Will $15 million stop the rot?
Will such an endowment help the newly minted bishop of Western New York, R. William Franklin reverse the downward spiral of the diocese left by Bishop Michael Garrison? In time, he'll be looking at a "sustainable future" disillusioned, wondering what the blazes went wrong.
Among the programs offered are: 90 Day Companion Program for a newly-elected bishops; New Bishops and Spouses' Conference; Living Our Vows Program, a canonically mandated three-year transitional resource program; Short Courses, Small Group Studies and Continuing Education; CREDO for Bishops...but will a single one of these make a diocese grow without a sustainable gospel to proclaim?
Not a chance. The whole idea is simply whistling Dixie.
Unless the newly minted bishops know what it is they believe and can articulate it to their priests and, in turn, to their parishes, they are beating the air with their words and their dioceses will continue to decline. Efforts by bishops like The Rt. Rev. Larry Benfield, Bishop of the Episcopal Diocese of Arkansas, who wrote a letter to Natural State Episcopalians portraying gay ordination and same-sex blessings as a victory for God and a defeat for the devil and all his works, only propounds the delusion.

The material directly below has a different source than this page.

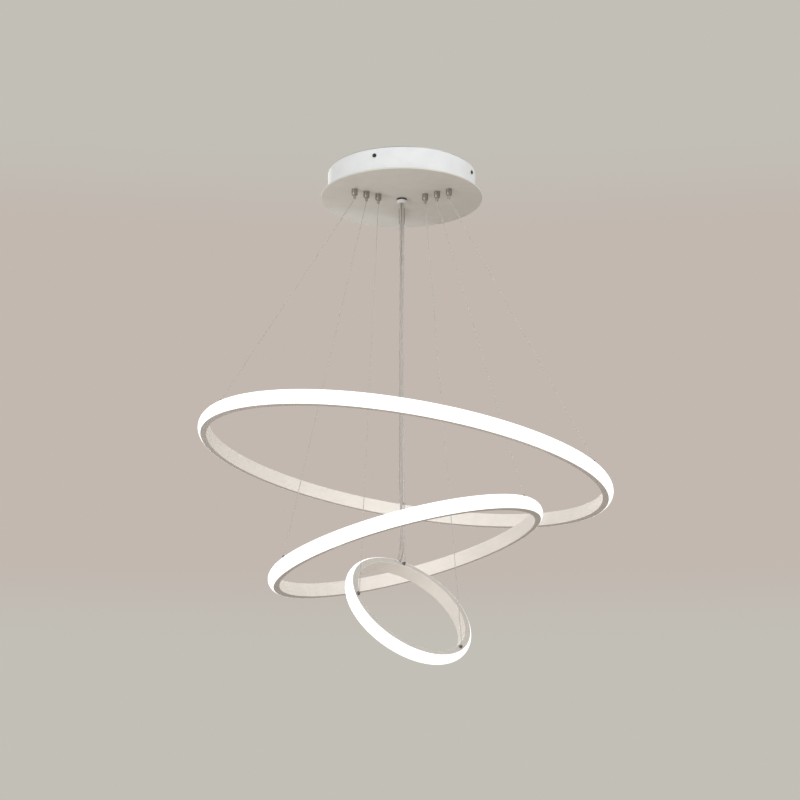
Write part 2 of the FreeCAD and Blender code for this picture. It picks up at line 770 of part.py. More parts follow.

Bishop Andrew Waldo of Upper South Carolina held the diocese's First Theological Council on Human Sexuality recently, did it change anything next day or next week, did it reduce the "fear" he thinks a small handful of conservative priests allegedly have about same-sex rites? Of course not.
Like Jefferts Schori's millions for MDG's, this $15 million will prove to be a waste of money, money frittered down the drain only to increase the anxiety bishops already have as they watch their dioceses continue their decline into the pit of Dante's Inferno.
There is one thing every diocese and bishop could do that wouldn't cost a penny and might actually turn things around -- take up the suggestion of Albany Bishop William Love who recently called for a revival in Bible reading, beginning in Albany.
If the whole church took up the challenge, the E100 Challenge might bring about a Bible reading revival throughout this country and around the world...and it wouldn't cost $15 million.